When his three-truck convoy first reached Mississippi the destruction was unnoticeable. “We didn’t really see any kind of artifacts of the storm until we got into Jackson, which is in the center of the state,” said Johnson. “Then we were seeing 70- and 80-foot tall pine trees snapped off 40 feet up. There are estimates of 90,000 square miles of what used to be towns that are now just garbage. It just can’t be described.”

When Johnson’s group reached Mississippi, it reported to Camp Shelby. Just a day or so earlier the hurricane went directly over the camp. “I wasn’t there for it, but my teammates who were said it sounded like a jet engine with debris banging off everything.” An old, beat-up World War II Army base normally used to house the Mississippi National Guard, Camp Shelby served as a temporary home until Sept. 1, when CA-1 was detailed to Biloxi High School.

“Calling it comfortable would be an exaggeration,” said Johnson. “It was hot and muggy with no air conditioning and no power. The only power there was generator-powered and that was noisy.”

Of course, who had time to really sleep? Like most of those assisting, DMAT California 1 was going 24/7 in split shifts. Johnson’s team reported to the shelter at nearby Biloxi High School and within the first 30 minutes there were 1,900 people in either dire medical need or in need of shelter.

“Within 30 minutes of us getting there we had a critical care surgery set up, an urgent care clinic set up, a pharmacy and a triage intake and we began treating patients,” said Johnson, stating that the facility handled more than 500 patients on a daily basis. Also, he pointed out that Biloxi High School is brand new and was built specifically to serve as a shelter in case of a disaster.

“Biloxi High School is just 18 months old and it has a million-dollar football field,” said Johnson, noting it was used as a landing pad for helicopters over some objection from local law officials. “The eye of the hurricane just missed it, but it sustained winds of over 160-170 miles an hour and it was fine mainly because it was designed as a shelter.”

Also early upon DMAT California 1’s arrival, it did a needs assessment as to what supplies were lacking. What they found was needed most was ice and diapers.

“The problem making your needs known is if you don’t follow it up with the message, ‘we’ve got enough.’” said Johnson, relaying the story of an individual from Oregon who somehow heard the request, went out to the stores, bought diapers and bottled water, threw it on a pickup truck and drove straight through.
“We’re all dead tired and about to go to sleep when this guy shows up at about 11 o’clock at night. Are you going to tell that guy to come back in the morning? No, you’re going unload it and you are going to thank him for it and that’s what we did. But at that point we already had more than we needed.”

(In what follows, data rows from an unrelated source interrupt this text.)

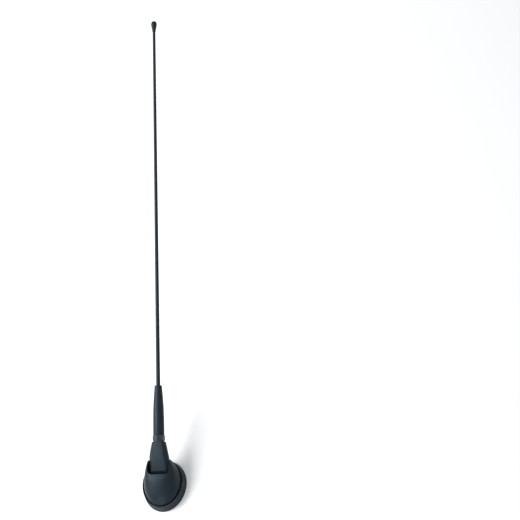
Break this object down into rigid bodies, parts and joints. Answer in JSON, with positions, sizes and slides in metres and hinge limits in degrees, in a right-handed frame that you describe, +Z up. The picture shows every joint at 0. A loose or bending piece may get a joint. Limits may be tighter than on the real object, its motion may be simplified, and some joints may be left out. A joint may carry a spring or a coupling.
{
  "type": "radio antenna",
  "caption": "Roof-mounted car radio antenna: a tapered whip with a grip sleeve, screwed into a knuckle arm that tilts in an egg-shaped dome base with a rubber gasket and a fixing stud.",
  "frame": {"origin": "on the fixing stud's axis, in the plane of the gasket's lip where it meets the roof", "axes": "+Z up from the roof along the fixing stud, +X towards the side the mast leans to, +Y across the plane of symmetry"},
  "size_m": [0.5341, 0.0516, 0.1882],
  "materials": {
    "gasket": "moulded black rubber, matte",
    "base_plate": "die casting, black paint",
    "fixing_stud": "zinc-plated steel, threaded",
    "stud_bush": "light natural plastic",
    "retaining_ring": "black plastic",
    "terminal_block": "black plastic",
    "contact_pin": "brass",
    "signal_strip": "spring brass",
    "bracket_insulator": "light plastic",
    "hinge_bracket": "plated steel",
    "bracket_screws": "plated steel",
    "pivot_bush": "bronze",
    "friction_washer_left": "spring steel",
    "friction_washer_right": "spring steel",
    "dome": "moulded plastic, satin slate black",
    "arm": "die casting, satin slate-black paint",
    "thread_insert": "brass",
    "pivot_pin": "steel",
    "seal_washer": "black rubber",
    "hex_collar": "satin black coating",
    "mast_thread": "steel",
    "whip": "black-coated glass-fibre rod",
    "loading_coil": "enamelled copper winding",
    "grip_sleeve": "moulded black rubber, satin",
    "tip_bead": "moulded black rubber"
  },
  "bodies": {
    "base": {"gasket": "gasket", "base_plate": "base_plate", "fixing_stud": "fixing_stud", "stud_bush": "stud_bush", "retaining_ring": "retaining_ring", "terminal_block": "terminal_block", "contact_pin": "contact_pin", "signal_strip": "signal_strip", "bracket_insulator": "bracket_insulator", "hinge_bracket": "hinge_bracket", "bracket_screws": "bracket_screws", "pivot_bush": "pivot_bush", "friction_washer_left": "friction_washer_left", "friction_washer_right": "friction_washer_right", "dome": "dome"},
    "arm": {"arm": "arm", "thread_insert": "thread_insert", "pivot_pin": "pivot_pin"},
    "seal": {"seal_washer": "seal_washer"},
    "mast": {"hex_collar": "hex_collar", "mast_thread": "mast_thread", "whip": "whip", "loading_coil": "loading_coil", "grip_sleeve": "grip_sleeve", "tip_bead": "tip_bead"}
  },
  "joints": [
    {"name": "arm_tilt", "type": "hinge", "parent": "base", "child": "arm", "pos_m": [0.022, 0, 0.02], "axis": [0, -1, 0], "range_deg": [-4, 40]},
    {"name": "mast_turn", "type": "hinge", "parent": "arm", "child": "seal", "pos_m": [0.04717, 0, 0.03463], "axis": [0.9511, 0, 0.309], "range_deg": [0, 3610]},
    {"name": "mast_rise", "type": "slide", "parent": "seal", "child": "mast", "axis": [0.9511, 0, 0.309], "range_m": [0, 0.008]}
  ],
  "couplings": [
    {"joint": "mast_turn", "follows": "mast_rise", "rad_per_m": 7854}
  ]
}
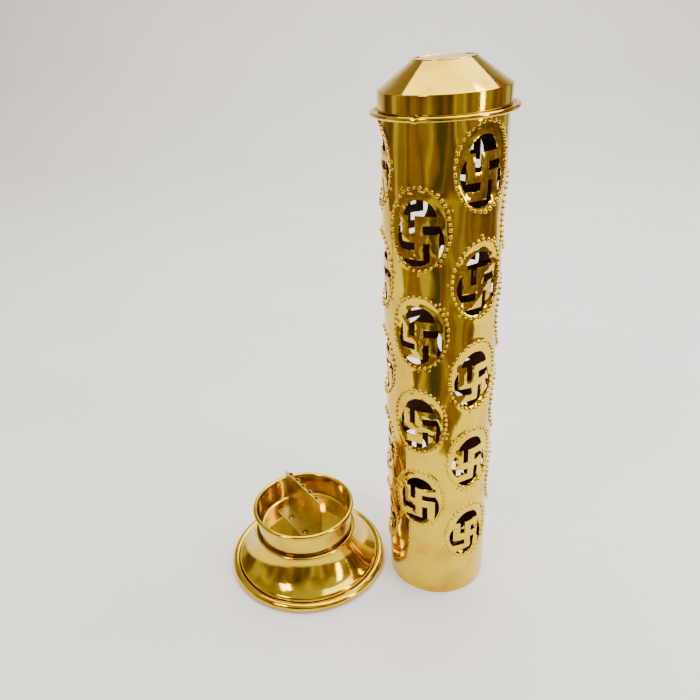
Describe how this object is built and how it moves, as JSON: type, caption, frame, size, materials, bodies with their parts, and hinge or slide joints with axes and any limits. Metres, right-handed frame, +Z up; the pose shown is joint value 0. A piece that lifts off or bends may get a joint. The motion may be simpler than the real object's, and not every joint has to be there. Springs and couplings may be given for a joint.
{
  "type": "incense stick tower with lift-off cover",
  "caption": "Spun bell foot with a cup and a corrugated stick holder, and a pierced tube cover with a slip-on cap standing beside it.",
  "frame": {"origin": "on the table under the foot, at the middle of the ring that the foot stands on", "axes": "+Z up; +X from the foot towards the cover standing beside it; +Y completes the right-handed frame"},
  "size_m": [0.1669, 0.1002, 0.2941],
  "materials": {
    "spun_brass": "spun and mirror polished",
    "holder_brass": "rolled sheet, lightly polished",
    "rivet_brass": "hammered, dull",
    "pierced_brass": "rolled, pierced and beaded sheet, polished outside"
  },
  "bodies": {
    "base": {"foot_shell": "spun_brass", "cup": "spun_brass", "stick_plate": "holder_brass", "stick_strip": "holder_brass", "rivet_front": "rivet_brass", "rivet_rear": "rivet_brass"},
    "cover": {"tower_tube": "pierced_brass"},
    "lid": {"cap": "spun_brass"}
  },
  "joints": [
    {"name": "tower_carry", "type": "slide", "parent": "base", "child": "cover", "axis": [-0.4208, 0, 0.9071], "range_m": [0, 0.19842]},
    {"name": "cap_lift", "type": "slide", "parent": "cover", "child": "lid", "axis": [0, 0, 1], "range_m": [0, 0.05]}
  ]
}
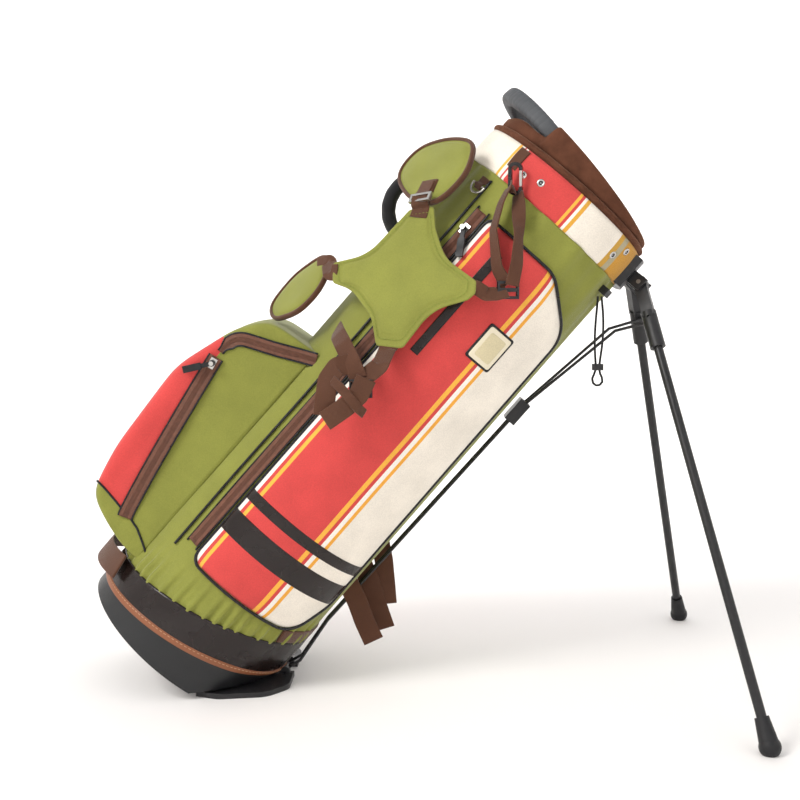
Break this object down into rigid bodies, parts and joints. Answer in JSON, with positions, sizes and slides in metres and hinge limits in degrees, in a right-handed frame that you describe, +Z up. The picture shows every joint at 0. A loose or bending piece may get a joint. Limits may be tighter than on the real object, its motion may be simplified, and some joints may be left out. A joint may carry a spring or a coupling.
{
  "type": "golf stand bag",
  "caption": "Round golf bag leaning on two folding legs and a heel plate, with a divided mouth, grab handle, side and ball pockets with zips, and a padded harness.",
  "frame": {"origin": "on the floor, at the centre of the standing bag's footprint box", "axes": "+X from the base towards the mouth, the way the bag leans; +Y across to the bag's right side; +Z up"},
  "size_m": [0.8578, 0.5778, 0.7863],
  "materials": {
    "olive_nylon": "matt woven",
    "red_nylon": "matt woven",
    "cream_nylon": "matt woven",
    "brown_webbing": "ribbed webbing",
    "brown_velour": "soft pile",
    "brown_leatherette": "satin",
    "trim_leather": "stitched satin",
    "black_plastic": "fine texture",
    "black_steel": "satin black",
    "nickel_steel": "polished",
    "black_rubber": "matt ribbed",
    "foam": "matt",
    "lining": "matt",
    "black_cord": "braided"
  },
  "bodies": {
    "bag": {"body_shell": "olive_nylon", "floor_pad": "foam", "club_divider": "lining", "spine_stays": "foam", "collar_band": "red_nylon", "rim_trim": "brown_velour", "top_frame": "black_plastic", "divider_covers": "brown_velour", "mouth_cuff": "brown_velour", "grab_grip": "black_rubber", "grip_core": "black_plastic", "rivets": "nickel_steel", "base_cup": "black_plastic", "base_band": "brown_leatherette", "base_trim": "trim_leather", "spine_band": "brown_webbing", "heel_pin": "nickel_steel", "leg_bracket": "black_plastic", "hinge_pins": "nickel_steel", "side_pocket_left": "red_nylon", "side_pocket_right": "red_nylon", "side_zip_left": "brown_webbing", "side_zip_right": "brown_webbing", "ball_pocket": "olive_nylon", "ball_zip": "brown_webbing", "label_patch": "cream_nylon", "carry_handle": "black_rubber", "harness_hub": "olive_nylon", "shoulder_pad": "olive_nylon", "lower_pad": "olive_nylon", "loop_buckle": "nickel_steel", "front_strap": "brown_webbing", "strap_slides": "black_plastic", "carabiner": "black_plastic", "hanger_tab": "brown_webbing", "d_ring_tab": "brown_webbing", "rear_strap": "brown_webbing", "strap_tails": "brown_webbing", "base_handle": "brown_webbing", "elastic_cord": "black_cord", "cord_lock": "black_plastic", "cord_anchor": "black_plastic"},
    "heel_plate": {"heel_plate": "black_plastic"},
    "actuator": {"actuator": "black_steel"},
    "leg_left": {"knuckle_left": "black_plastic", "leg_tube_left": "black_steel", "foot_left": "black_rubber"},
    "leg_right": {"knuckle_right": "black_plastic", "leg_tube_right": "black_steel", "foot_right": "black_rubber"},
    "arm_left": {"wire_left": "black_steel"},
    "arm_right": {"wire_right": "black_steel"},
    "side_slider_left": {"side_slider_left": "nickel_steel"},
    "side_slider_right": {"side_slider_right": "nickel_steel"},
    "side_pull_left": {"side_pull_left": "black_rubber"},
    "side_pull_right": {"side_pull_right": "black_rubber"},
    "ball_slider": {"ball_slider": "nickel_steel"},
    "ball_pull": {"ball_pull": "black_rubber"},
    "d_ring": {"d_ring": "nickel_steel"},
    "carabiner_gate": {"carabiner_gate": "nickel_steel"}
  },
  "joints": [
    {"name": "leg_left_fold", "type": "hinge", "parent": "bag", "child": "leg_left", "pos_m": [0.29602, -0.032, 0.53376], "axis": [0.3693, 0.8721, -0.3211], "range_deg": [0, 57.5]},
    {"name": "leg_right_fold", "type": "hinge", "parent": "bag", "child": "leg_right", "pos_m": [0.29602, 0.032, 0.53376], "axis": [-0.3693, 0.8721, 0.3211], "range_deg": [0, 57.5]},
    {"name": "heel_hinge", "type": "hinge", "parent": "bag", "child": "heel_plate", "pos_m": [-0.27605, 0, 0.008], "axis": [0, 1, 0], "range_deg": [0, 23.1]},
    {"name": "actuator_pivot", "type": "hinge", "parent": "heel_plate", "child": "actuator", "pos_m": [-0.17427, 0, 0.008], "axis": [0, 1, 0], "range_deg": [-25.8, 0]},
    {"name": "wire_left_pivot", "type": "hinge", "parent": "leg_left", "child": "arm_left", "pos_m": [0.30696, -0.04983, 0.48936], "axis": [0.3693, 0.8721, -0.3211], "range_deg": [-68, 0]},
    {"name": "wire_right_pivot", "type": "hinge", "parent": "leg_right", "child": "arm_right", "pos_m": [0.30696, 0.04983, 0.48936], "axis": [-0.3693, 0.8721, 0.3211], "range_deg": [-68, 0]},
    {"name": "side_zip_left_slide", "type": "slide", "parent": "bag", "child": "side_slider_left", "axis": [-0.6593, -0.0072, -0.7518], "range_m": [0, 0.48]},
    {"name": "side_zip_right_slide", "type": "slide", "parent": "bag", "child": "side_slider_right", "axis": [-0.6593, 0.0072, -0.7518], "range_m": [0, 0.48]},
    {"name": "side_pull_left_swing", "type": "hinge", "parent": "side_slider_left", "child": "side_pull_left", "pos_m": [0.06747, -0.11112, 0.60126], "axis": [-0.3832, -0.8571, 0.3442], "range_deg": [-120, 40]},
    {"name": "side_pull_right_swing", "type": "hinge", "parent": "side_slider_right", "child": "side_pull_right", "pos_m": [0.06747, 0.11112, 0.60126], "axis": [0.3832, -0.8571, -0.3442], "range_deg": [-120, 40]},
    {"name": "ball_zip_slide", "type": "slide", "parent": "bag", "child": "ball_slider", "axis": [-0.5057, 0, -0.8627], "range_m": [0, 0.2]},
    {"name": "ball_pull_swing", "type": "hinge", "parent": "ball_slider", "child": "ball_pull", "pos_m": [-0.25705, -0.0762, 0.43306], "axis": [0, -1, 0], "range_deg": [-40, 120]},
    {"name": "d_ring_swing", "type": "hinge", "parent": "bag", "child": "d_ring", "pos_m": [0.08357, -0.09404, 0.65788], "axis": [0.5401, -0.6984, -0.4695], "range_deg": [-95, 0]},
    {"name": "carabiner_gate_swing", "type": "hinge", "parent": "bag", "child": "carabiner_gate", "pos_m": [0.13398, -0.12636, 0.65513], "axis": [0.342, 0.9397, 0], "range_deg": [-24, 0], "stiffness_Nm_per_rad": 0.01, "springref_deg": 2.86}
  ],
  "couplings": [
    {"joint": "leg_right_fold", "follows": "leg_left_fold", "ratio": 1},
    {"joint": "heel_hinge", "follows": "leg_left_fold", "ratio": 0.4004},
    {"joint": "actuator_pivot", "follows": "leg_left_fold", "ratio": -0.4475},
    {"joint": "wire_left_pivot", "follows": "leg_left_fold", "ratio": -1.1822},
    {"joint": "wire_right_pivot", "follows": "leg_left_fold", "ratio": -1.1822}
  ]
}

Does this experience make him better prepared in his everyday job in Safety and Risk Management as well as his position as a key member of the university’s Emergency Operations Center?

“Definitely, because I got a chance to see what worked and what didn’t work for the largest national disaster the United States has ever seen,” he said. “You can never be prepared enough, but nobody could have been prepared for this. We made some mistakes and in some instances we worked a lot longer and a lot harder than we needed to, but overall it was a learning experience I will never forget.”